Copy each line exactly.

----- Provided material

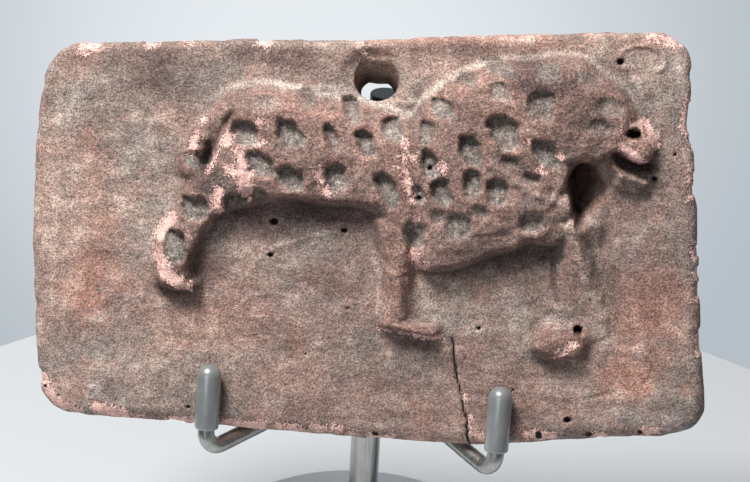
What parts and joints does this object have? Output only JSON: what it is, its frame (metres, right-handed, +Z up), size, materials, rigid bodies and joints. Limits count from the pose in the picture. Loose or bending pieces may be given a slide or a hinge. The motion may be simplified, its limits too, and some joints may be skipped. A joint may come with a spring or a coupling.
{
  "type": "terracotta relief plaque on stand",
  "caption": "Mould-made terracotta plaque with a spotted big cat in bold relief, held by the two sleeved prongs of a steel display stand.",
  "frame": {"origin": "centre of the foot disc's underside", "axes": "+Z up, +X to the viewer's right along the plaque, the carved face looks towards -Y"},
  "size_m": [0.1342, 0.074, 0.1392],
  "materials": {
    "terracotta": "matte",
    "brushed_steel": "satin",
    "foot_steel": "satin",
    "grey_sleeve": "satin"
  },
  "bodies": {
    "root": {"plaque": "terracotta", "foot": "foot_steel", "post": "brushed_steel", "arm_left": "brushed_steel", "arm_right": "brushed_steel", "sleeve_left": "grey_sleeve", "sleeve_right": "grey_sleeve"}
  },
  "joints": []
}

----------

Answer to this problem:
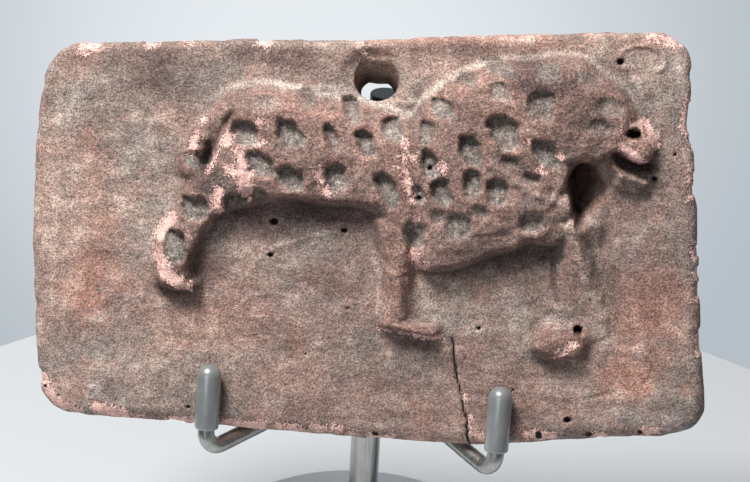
What parts and joints does this object have? Output only JSON: what it is, its frame (metres, right-handed, +Z up), size, materials, rigid bodies and joints. Limits count from the pose in the picture. Loose or bending pieces may be given a slide or a hinge. The motion may be simplified, its limits too, and some joints may be skipped. A joint may come with a spring or a coupling.
{
  "type": "terracotta relief plaque on stand",
  "caption": "Mould-made terracotta plaque with a spotted big cat in bold relief, held by the two sleeved prongs of a steel display stand.",
  "frame": {"origin": "centre of the foot disc's underside", "axes": "+Z up, +X to the viewer's right along the plaque, the carved face looks towards -Y"},
  "size_m": [0.1342, 0.074, 0.1392],
  "materials": {
    "terracotta": "matte",
    "brushed_steel": "satin",
    "foot_steel": "satin",
    "grey_sleeve": "satin"
  },
  "bodies": {
    "root": {"plaque": "terracotta", "foot": "foot_steel", "post": "brushed_steel", "arm_left": "brushed_steel", "arm_right": "brushed_steel", "sleeve_left": "grey_sleeve", "sleeve_right": "grey_sleeve"}
  },
  "joints": []
}